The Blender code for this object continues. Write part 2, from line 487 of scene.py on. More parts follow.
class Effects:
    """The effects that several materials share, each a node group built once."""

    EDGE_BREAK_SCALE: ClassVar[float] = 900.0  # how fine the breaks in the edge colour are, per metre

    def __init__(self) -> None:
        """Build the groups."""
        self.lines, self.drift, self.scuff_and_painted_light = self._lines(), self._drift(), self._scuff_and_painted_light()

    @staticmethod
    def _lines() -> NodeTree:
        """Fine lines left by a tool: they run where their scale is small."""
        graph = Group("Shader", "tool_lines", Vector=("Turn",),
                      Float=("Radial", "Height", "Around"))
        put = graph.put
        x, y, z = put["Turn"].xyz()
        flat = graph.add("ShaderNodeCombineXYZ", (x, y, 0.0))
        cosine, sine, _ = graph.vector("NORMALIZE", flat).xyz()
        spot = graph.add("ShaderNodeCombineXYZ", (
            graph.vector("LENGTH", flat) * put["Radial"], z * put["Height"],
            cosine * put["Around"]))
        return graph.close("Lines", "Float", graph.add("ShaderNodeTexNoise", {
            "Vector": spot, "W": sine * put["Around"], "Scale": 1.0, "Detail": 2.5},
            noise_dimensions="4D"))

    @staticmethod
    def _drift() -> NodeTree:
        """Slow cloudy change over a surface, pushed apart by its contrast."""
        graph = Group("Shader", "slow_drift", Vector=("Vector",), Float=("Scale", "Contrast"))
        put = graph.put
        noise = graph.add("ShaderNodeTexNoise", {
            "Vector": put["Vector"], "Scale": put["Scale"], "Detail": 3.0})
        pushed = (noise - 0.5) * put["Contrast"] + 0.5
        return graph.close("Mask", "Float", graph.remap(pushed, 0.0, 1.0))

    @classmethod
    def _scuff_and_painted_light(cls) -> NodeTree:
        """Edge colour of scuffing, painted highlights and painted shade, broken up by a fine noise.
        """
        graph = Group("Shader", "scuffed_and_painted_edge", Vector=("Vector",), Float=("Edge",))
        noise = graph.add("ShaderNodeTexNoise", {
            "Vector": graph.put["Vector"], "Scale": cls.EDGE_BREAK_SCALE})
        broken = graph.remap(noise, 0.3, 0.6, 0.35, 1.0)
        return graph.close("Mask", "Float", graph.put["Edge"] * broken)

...

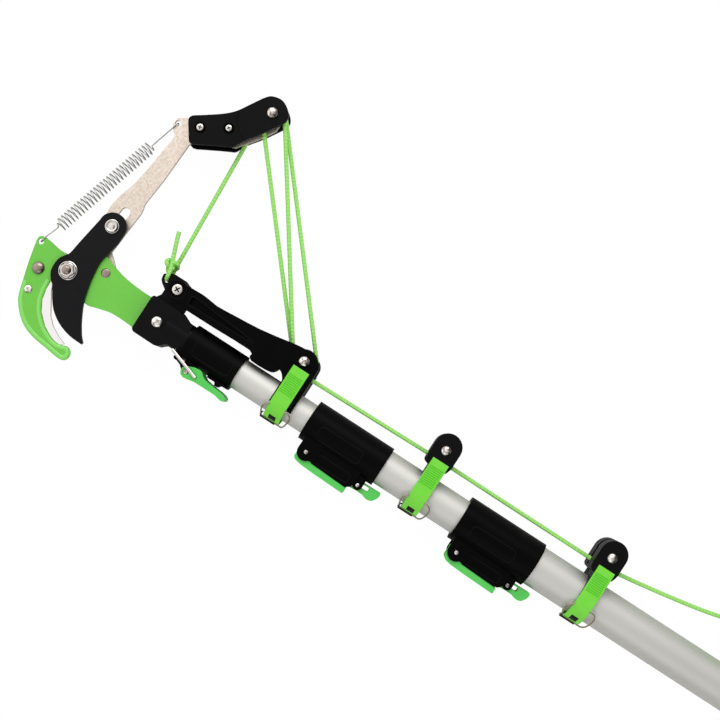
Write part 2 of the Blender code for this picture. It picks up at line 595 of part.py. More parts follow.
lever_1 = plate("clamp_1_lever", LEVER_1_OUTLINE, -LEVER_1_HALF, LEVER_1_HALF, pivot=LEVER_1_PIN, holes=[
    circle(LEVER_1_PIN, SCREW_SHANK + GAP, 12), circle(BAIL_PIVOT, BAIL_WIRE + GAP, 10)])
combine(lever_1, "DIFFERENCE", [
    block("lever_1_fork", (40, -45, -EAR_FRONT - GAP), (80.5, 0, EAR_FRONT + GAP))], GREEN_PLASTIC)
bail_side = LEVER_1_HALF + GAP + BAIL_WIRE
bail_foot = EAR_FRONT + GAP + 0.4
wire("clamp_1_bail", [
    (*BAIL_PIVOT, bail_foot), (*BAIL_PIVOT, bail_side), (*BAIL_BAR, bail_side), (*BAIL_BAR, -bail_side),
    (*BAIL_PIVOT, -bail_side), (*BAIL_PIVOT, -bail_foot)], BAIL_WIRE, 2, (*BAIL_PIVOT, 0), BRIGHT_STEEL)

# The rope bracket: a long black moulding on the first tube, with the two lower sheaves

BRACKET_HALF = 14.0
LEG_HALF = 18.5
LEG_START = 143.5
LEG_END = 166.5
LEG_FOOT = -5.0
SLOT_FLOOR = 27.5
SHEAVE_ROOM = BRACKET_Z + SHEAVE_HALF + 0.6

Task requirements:
Only the lines from the one containing "Write part 2 of" through the one containing "SHEAVE_ROOM = BRACKET_Z + SHEAVE_HALF + 0.6" are to be extracted, exactly as they appear, with both ends included.

Complete answer:
Write part 2 of the Blender code for this picture. It picks up at line 595 of part.py. More parts follow.
lever_1 = plate("clamp_1_lever", LEVER_1_OUTLINE, -LEVER_1_HALF, LEVER_1_HALF, pivot=LEVER_1_PIN, holes=[
    circle(LEVER_1_PIN, SCREW_SHANK + GAP, 12), circle(BAIL_PIVOT, BAIL_WIRE + GAP, 10)])
combine(lever_1, "DIFFERENCE", [
    block("lever_1_fork", (40, -45, -EAR_FRONT - GAP), (80.5, 0, EAR_FRONT + GAP))], GREEN_PLASTIC)
bail_side = LEVER_1_HALF + GAP + BAIL_WIRE
bail_foot = EAR_FRONT + GAP + 0.4
wire("clamp_1_bail", [
    (*BAIL_PIVOT, bail_foot), (*BAIL_PIVOT, bail_side), (*BAIL_BAR, bail_side), (*BAIL_BAR, -bail_side),
    (*BAIL_PIVOT, -bail_side), (*BAIL_PIVOT, -bail_foot)], BAIL_WIRE, 2, (*BAIL_PIVOT, 0), BRIGHT_STEEL)

# The rope bracket: a long black moulding on the first tube, with the two lower sheaves

BRACKET_HALF = 14.0
LEG_HALF = 18.5
LEG_START = 143.5
LEG_END = 166.5
LEG_FOOT = -5.0
SLOT_FLOOR = 27.5
SHEAVE_ROOM = BRACKET_Z + SHEAVE_HALF + 0.6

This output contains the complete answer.